I did not state that there is a signal beyond 20K. Nada, never..so, why are you spending so much time saying such?

sm: ""
I don't agree. I don't think that would work if what you are talking about is FR. The way to maintain temporal accuracy between two signals in an analog circuit is to see to it that the signals travel through the circuit at the same speed through the same distance within the tolerence required. If you assume the index of refracton of a circuit is about 0.5 for audio frequency circuits, then 0.5 C is about 90,000 miles per second. That's about one mile every 10 microseconds or 0.1 miles per microsecond. Keep the distances the electrons have to travel between the two channels less than 1/2 mile different from each other and you won't have to worry about distortion in perceiving direction. ""

I have absolutely no idea why you cruised off in that direction, please refrain from such, as it added nothing to the discussion.

When I require a system which has to have 2 to 5 uSec temporal accuracy, the easiest method which guarantees that, is to make the system much faster than that speed. That way, I know that all slews which pass through retain their fidelity.

Designing to such excessive bandwidth does not imply that there are frequencies up there which we can hear. It is just a brute force method of assuring that the circuit has no operating point based temporal issues. In actuality, that assurance is assumed, not rigorous.

btw, index of refraction is consistent with the use of free field em propagation, and is of little use when speaking of analog circuitry.

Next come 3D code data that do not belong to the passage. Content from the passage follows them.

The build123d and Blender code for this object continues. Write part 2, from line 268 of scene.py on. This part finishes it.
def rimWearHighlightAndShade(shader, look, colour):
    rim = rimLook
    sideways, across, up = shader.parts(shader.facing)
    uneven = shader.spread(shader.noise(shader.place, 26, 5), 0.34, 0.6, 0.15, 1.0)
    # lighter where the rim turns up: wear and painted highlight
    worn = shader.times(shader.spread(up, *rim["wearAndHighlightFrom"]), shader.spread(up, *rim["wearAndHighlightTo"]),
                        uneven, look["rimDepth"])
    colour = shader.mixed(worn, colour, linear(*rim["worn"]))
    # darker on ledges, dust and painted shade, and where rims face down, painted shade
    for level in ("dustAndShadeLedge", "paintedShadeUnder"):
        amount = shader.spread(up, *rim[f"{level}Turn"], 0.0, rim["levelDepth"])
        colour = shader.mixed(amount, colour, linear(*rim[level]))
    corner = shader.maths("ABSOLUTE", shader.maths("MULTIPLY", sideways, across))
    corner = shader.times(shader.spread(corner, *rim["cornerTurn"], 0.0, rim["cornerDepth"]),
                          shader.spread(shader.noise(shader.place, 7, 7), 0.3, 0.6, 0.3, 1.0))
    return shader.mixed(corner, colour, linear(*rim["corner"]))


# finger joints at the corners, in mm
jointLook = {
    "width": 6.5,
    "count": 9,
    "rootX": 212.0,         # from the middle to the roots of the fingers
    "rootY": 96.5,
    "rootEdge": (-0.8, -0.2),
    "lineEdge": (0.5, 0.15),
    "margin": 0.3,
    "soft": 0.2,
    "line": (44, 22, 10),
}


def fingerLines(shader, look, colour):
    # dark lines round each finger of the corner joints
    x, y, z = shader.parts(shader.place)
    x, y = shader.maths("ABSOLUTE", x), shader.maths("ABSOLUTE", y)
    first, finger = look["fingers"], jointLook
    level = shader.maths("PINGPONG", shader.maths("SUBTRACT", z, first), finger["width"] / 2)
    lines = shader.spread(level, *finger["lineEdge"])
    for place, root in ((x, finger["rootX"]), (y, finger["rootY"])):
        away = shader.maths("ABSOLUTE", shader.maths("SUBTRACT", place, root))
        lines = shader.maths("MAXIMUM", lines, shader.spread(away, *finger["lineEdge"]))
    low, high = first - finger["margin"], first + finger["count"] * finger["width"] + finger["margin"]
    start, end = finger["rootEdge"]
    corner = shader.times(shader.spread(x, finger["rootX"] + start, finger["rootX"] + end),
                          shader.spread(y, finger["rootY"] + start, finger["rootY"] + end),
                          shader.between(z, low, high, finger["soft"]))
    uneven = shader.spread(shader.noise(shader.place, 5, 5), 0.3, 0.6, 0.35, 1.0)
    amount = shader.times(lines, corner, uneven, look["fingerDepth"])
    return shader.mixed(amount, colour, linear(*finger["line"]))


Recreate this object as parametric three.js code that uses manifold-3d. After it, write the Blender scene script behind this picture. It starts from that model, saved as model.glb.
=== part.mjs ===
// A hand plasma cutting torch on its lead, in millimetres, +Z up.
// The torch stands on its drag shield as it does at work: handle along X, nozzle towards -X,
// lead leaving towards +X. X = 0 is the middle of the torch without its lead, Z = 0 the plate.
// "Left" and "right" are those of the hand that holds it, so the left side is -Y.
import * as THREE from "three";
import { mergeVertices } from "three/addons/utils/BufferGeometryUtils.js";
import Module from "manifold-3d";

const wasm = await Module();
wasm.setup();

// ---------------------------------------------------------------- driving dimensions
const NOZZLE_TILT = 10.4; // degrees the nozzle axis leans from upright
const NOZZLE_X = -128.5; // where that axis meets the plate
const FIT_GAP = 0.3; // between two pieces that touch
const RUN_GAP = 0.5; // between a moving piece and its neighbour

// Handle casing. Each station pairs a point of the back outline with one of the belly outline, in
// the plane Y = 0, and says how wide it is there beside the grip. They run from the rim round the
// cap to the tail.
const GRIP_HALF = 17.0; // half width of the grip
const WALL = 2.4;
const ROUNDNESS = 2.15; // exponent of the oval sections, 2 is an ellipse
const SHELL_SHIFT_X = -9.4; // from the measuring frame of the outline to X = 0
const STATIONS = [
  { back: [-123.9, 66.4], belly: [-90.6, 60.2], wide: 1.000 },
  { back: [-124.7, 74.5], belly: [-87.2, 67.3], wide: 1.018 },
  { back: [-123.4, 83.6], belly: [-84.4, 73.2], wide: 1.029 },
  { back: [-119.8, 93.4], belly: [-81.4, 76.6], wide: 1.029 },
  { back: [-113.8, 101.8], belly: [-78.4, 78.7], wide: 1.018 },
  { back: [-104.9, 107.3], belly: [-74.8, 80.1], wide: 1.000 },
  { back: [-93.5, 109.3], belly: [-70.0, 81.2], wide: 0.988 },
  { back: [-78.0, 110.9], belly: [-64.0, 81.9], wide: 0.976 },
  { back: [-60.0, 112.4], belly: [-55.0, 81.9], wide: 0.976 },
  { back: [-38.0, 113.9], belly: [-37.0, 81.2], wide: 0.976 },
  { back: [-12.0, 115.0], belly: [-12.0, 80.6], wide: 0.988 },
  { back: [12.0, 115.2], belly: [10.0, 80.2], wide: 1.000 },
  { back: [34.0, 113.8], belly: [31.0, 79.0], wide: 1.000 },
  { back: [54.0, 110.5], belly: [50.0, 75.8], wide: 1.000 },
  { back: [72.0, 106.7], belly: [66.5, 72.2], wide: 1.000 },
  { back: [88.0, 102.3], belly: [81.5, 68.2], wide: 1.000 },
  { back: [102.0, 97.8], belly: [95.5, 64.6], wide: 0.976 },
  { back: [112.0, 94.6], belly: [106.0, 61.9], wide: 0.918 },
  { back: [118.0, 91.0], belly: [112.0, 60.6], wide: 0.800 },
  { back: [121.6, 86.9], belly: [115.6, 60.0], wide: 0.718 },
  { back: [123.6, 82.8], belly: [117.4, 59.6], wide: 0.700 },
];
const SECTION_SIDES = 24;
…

For analog transmission speed, one has to consider L and C, which has no direct relation to any index of refraction for circuits which are not coaxial by design.. The index can indeed be related to the wires and insulation, but that relationship describes only the minima possible if all e and m fields are constrained to reside within the media...analog design cannot do such.

RLC circuitry of course has it's linear issues, which are normally well behaved and predictable...however, semi's are a whole nuther ball of wax.

Heck, most people don't even realize that a forward biased pn junction has a "heck" of a lot of capacitance, that being current related in a very non linear fashion.